I am using Datastax 6.8. This is my SOLR schema:
<?xml version="1.0" encoding="UTF-8" standalone="no"?>
<schema name="autoSolrSchema" version="1.5">
<types>
<fieldType class="org.apache.solr.schema.StrField" name="StrField"/>
<fieldType class="org.apache.solr.schema.TextField" name="NameField">
<analyzer type="index">
<filter class="solr.ASCIIFoldingFilterFactory"/>
<tokenizer class="solr.LowerCaseTokenizerFactory"/>
<filter class="solr.StopFilterFactory" ignoreCase="true" words="stopwords.txt"/>
<filter class="solr.NGramFilterFactory" maxGramSize="15" minGramSize="2"/>
</analyzer>
<analyzer type="query">
<tokenizer class="solr.LowerCaseTokenizerFactory"/>
<filter class="solr.StopFilterFactory" ignoreCase="true" words="stopwords.txt"/>
<filter class="solr.NGramFilterFactory" maxGramSize="15" minGramSize="2"/>
</analyzer>
</fieldType>
</types>
<fields>
<field indexed="true" multiValued="false" name="nama" type="StrField"/>
<field indexed="true" multiValued="false" name="nama_copy" type="NameField"/>
</fields>
<uniqueKey>(nama)</uniqueKey>
<copyField dest="nama_copy" source="nama"/>
</schema>
I have this field value in a row batamindo v
Then I ran this query:
http://my_ip_address:8983/solr/search.form/select?wt=json&indent=true&fl=nama&q=nama_copy:batamindo\ v
I got very nice result
{
"responseHeader":{
"status":0,
"QTime":8},
"response":{"numFound":579,"start":0,"docs":[
{
"nama":"BATAMINDO V "},
{
"nama":"BATAMINDO V"},
{
"nama":"BATAMINDO V"},
{
"nama":"BATAMINDO V"},
{
"nama":"BATAMINDO V"},
{
"nama":"BATAMINDO V"},
{
"nama":"BATAMINDO V"},
{
"nama":"BATAMINDO V"},
{
"nama":"BATAMINDO V"},
{
"nama":"BATAMINDO V"}]
}}
But when I ran
http://my_ip_address:8983/solr/search.form/select?wt=json&indent=true&fl=nama&q=nama_copy:batamindo\ vi
My search result is very bad
{
"responseHeader":{
"status":0,
"QTime":14},
"response":{"numFound":602,"start":0,"docs":[
{
"nama":"MV. VINCA"},
{
"nama":"MV. VINASHIP PEARL"},
{
"nama":"MV. VINASHIP PEARL"},
{
"nama":"MV. VINCENT TRADER"},
{
"nama":"MV. MEGHNA VICTORY"},
{
"nama":"MV. MEGHNA VICTORY"},
{
"nama":"NAVI SUNNY"},
{
"nama":"MV. MEGHNA VICTORY"},
{
"nama":"MT. GOLDEN VIOLET"},
{
"nama":"MT. GOLDEN VIOLET"}]
}}
What is happening here?
What you are seeing is expected behaviour.
The NGramFilterFactory
class tokenises strings into grams of N size.

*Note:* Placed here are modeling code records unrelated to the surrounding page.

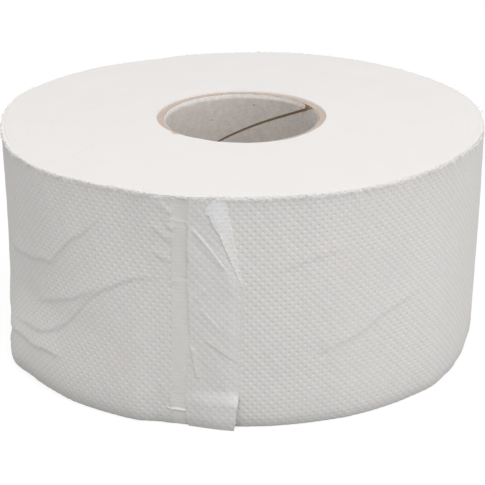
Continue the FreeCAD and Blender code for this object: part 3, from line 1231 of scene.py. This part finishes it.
@dataclass(frozen=True)
class TailTab(Piece):
    """The end of the web: a tab over the band, with a free edge and a foot that stands off the drum."""

    drum: Drum
    emboss: Emboss = Emboss(arc_shift=1.9, height_shift=0.8, depth=0.04, pillow=0.02)
    columns: int = 78
    grid: float = 0.25
    thickness: float = 0.3
    over_rim: float = 0.1
    foot_height: float = 15.5
    foot_bend: float = 6.0
    foot_bend_share: float = 0.55
    # How far the foot stands off at its left and at its right
    foot_lift: Place = (0.5, 2.6)
    clear: float = 0.1
    margin: float = 5.0
    edge_lift: float = 0.06
    edge_reach: float = 0.7
    # The torn edge's waves, as (depth, radians a millimetre, start)
    tears: tuple[tuple[float, float, float], ...] = ((0.1, 0.9, 0.0), (0.06, 2.7, 1.0))
    cockles: tuple[Cockle, ...] = (
        Cockle(53, 12, 0.07, (10, 60), (0.05, 0.35)), Cockle(59, 14, 0.03, (60, 190), (0.4, 1.2)),
    )
    # The two long edges, as (height, arc)
    left_edge: tuple[Place, ...] = (
        (0, -19.9), (2, -20.2), (12, -20.5), (20.4, -20.4), (27, -19.3), (34.4, -18.7), (50, -19.0),
        (58, -19.3), (65, -19.0), (72, -19.1), (76, -18.6), (79.1, -19.3), (82, -18.9), (88, -18.4),
    )
    right_edge: tuple[Place, ...] = (
        (0, -3.2), (4, -2.5), (15.4, -1.4), (25.3, -0.8), (39, -0.2), (54.7, 0.3),
    )
    crease_top_arc: float = -6.0
    crease_foot_height: float = 54.7
    creases: tuple[Crease, ...] = (
        Crease(0.42, 1.25, 0.5, ((-17.6, 77.2), (-14.4, 73.2), (-11.6, 69.7), (-8.3, 65.2), (-5.2, 60.9)),
               0.12, 0.2),
        Crease(0.17, 1.6, 0.45, ((-15.6, 48.3), (-12.2, 44.3), (-9.6, 41.4), (-7.2, 37.2)), 0.2, 0.3),
        Crease(0.27, 2.4, 0.45, ((-1.0, 25.6), (-4.8, 28.3), (-8.6, 31.3), (-12.1, 33.9), (-13.4, 34.7)),
               0.1, 0.15),
        Crease(0.32, 1.5, 0.5, ((-14.2, 20.6), (-14.9, 20.2), (-16.4, 20.7), (-17.3, 24.9), (-18.3, 32.7)),
               0.15, 0.15),
        Crease(0.14, 1.2, 0.6, ((-11.5, 55), (-16, 51), (-18.4, 46)), 0.3, 0.3),
    )

    name = "tail_tab"

    def free_edge(self, height: Array) -> Array:
        """The right edge: the fold crease above, and the cut edge below it.

        Args:
            height: Heights above the base.

        Returns:
            The arc at each height.
        """
        share = (height - self.crease_foot_height) / (self.drum.width - self.crease_foot_height)
        at_foot = self.right_edge[-1][1]
        crease = at_foot + (self.crease_top_arc - at_foot) * share
        return np.where(share > 0, crease, profile(self.right_edge, height))

    def torn_edge(self, height: Array) -> Array:
        """The arc of the left edge, which is torn a little unevenly."""
        uneven = sum(depth * np.sin(often * height + start) for depth, often, start in self.tears)
        return profile(self.left_edge, height) + uneven

    def stand(self, arc: Array, height: Array) -> Array:
        """How far out the tab's face lies.

        Args:
            arc: Arcs of the places, in millimetres from the front.
            height: Their heights above the base.

        Returns:
            The radius at each place.
        """
        drum = self.drum
        left, right = self.torn_edge(height), self.free_edge(height)
        bearing = arc / drum.radius
        down = np.clip(1 - height / self.foot_height, 0, 1) ** 2
        bend = smooth((self.foot_height - height) / self.foot_bend)
        share = down + (bend - down) * self.foot_bend_share
        across = (arc - left) / (right - left)
        lift = (self.foot_lift[0] + (self.foot_lift[1] - self.foot_lift[0]) * across) * share
        lift = lift + drum.foot(bearing, height)
        stand = drum.radius + drum.out_of_round(bearing, height) + self.clear + lift
        stand = stand + self.emboss.stand(bearing, height)
        for cockle in self.cockles:
            stand = stand + cockle.stand(bearing, height)
        stand = stand + self.edge_lift * np.exp(-((arc - left) / self.edge_reach) ** 2)
        for crease in self.creases:
            stand = stand + crease.stand(arc, height)
        under = drum.side(arc - drum.girth, height) + self.clear
        margin = smooth(1 - (right - arc) / self.margin) * (1 - bend)
        return stand + (under - stand) * margin

    def build(self) -> bpy.types.Object:
        """Builds the piece as a thin sheet.

        Returns:
            Its mesh object.
        """
        drum = self.drum
        height = np.linspace(0, drum.width + self.over_rim, round(drum.width / self.grid) + 1)[:, None]
        left = self.torn_edge(height)
        arc = left + (self.free_edge(height) - left) * np.linspace(0, 1, self.columns)[None, :]
        height = np.broadcast_to(height, arc.shape)
        stand = self.stand(arc, height)
        back = drum.points(arc, height, stand - self.thickness)
        return sheet_solid(self.name, drum.points(arc, height, stand), back, self.crisp)

    def finish(self) -> bpy.types.Material:
        """Dresses the piece in tissue.

        Returns:
            The material.
        """
        colours = (234, 233, 232), (235, 233, 230)
        return TissueFinish("tab_tissue", self.drum.width, *colours, self.emboss, dimple=0.065, glint=0.028,
                            mottle=Grain(14, 3, light=0.04)).make()


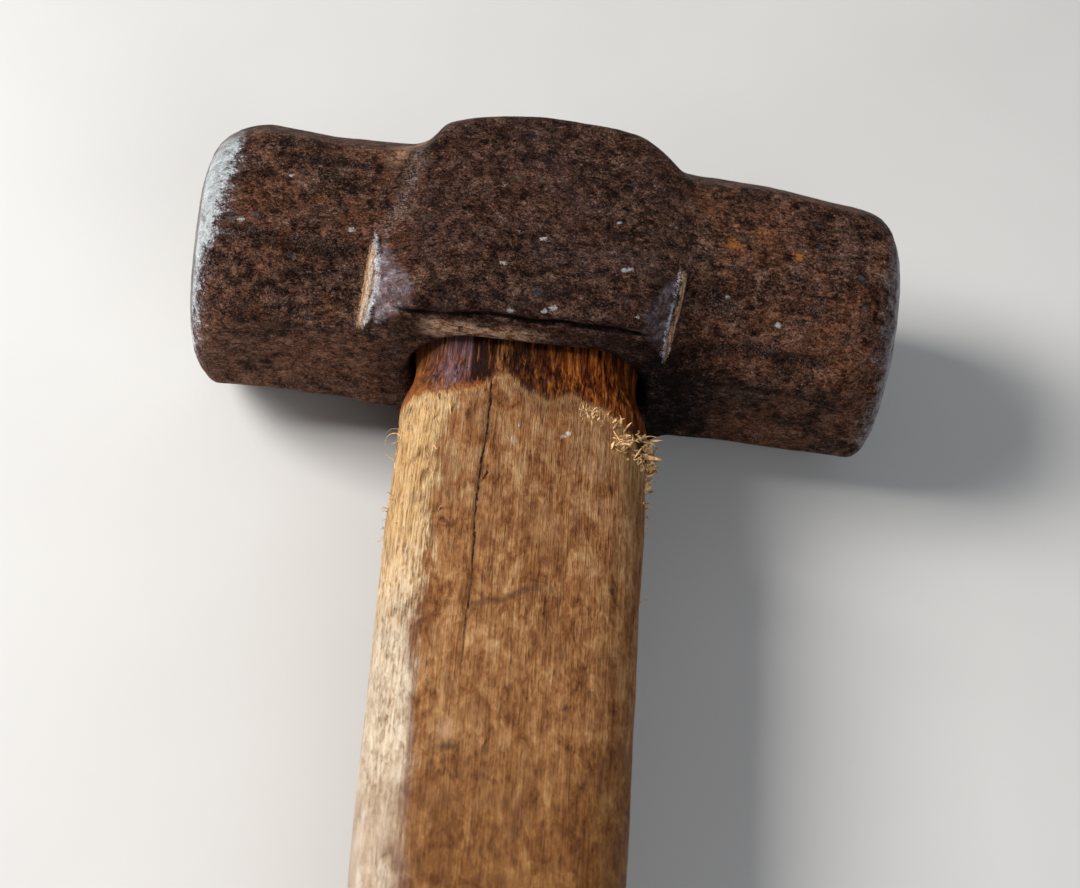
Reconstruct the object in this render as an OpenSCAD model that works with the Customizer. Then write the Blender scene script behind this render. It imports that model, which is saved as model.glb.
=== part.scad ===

In your case, the strings are broken up into grams of 2 to 15 characters based on your schema definition of:
<filter class="solr.NGramFilterFactory" maxGramSize="15" minGramSize="2"/>
For an input string like cassandra
, the N-gram filter generates the following grams:
ca as ss sa an nd dr ra
cas ass ssa san and ndr dra
cass assa ssan sand andr ndra
For search term ss
, the Solr query will get a match for ss
, ass
, ssa
, assa
, ssan
and so on.
In your case where the search term is vi
, it is expected to match vinca
, vinaship
, vincent
, victory
, navi
, violet
and so on.
For more information, see Document Analysis in Solr. Cheers!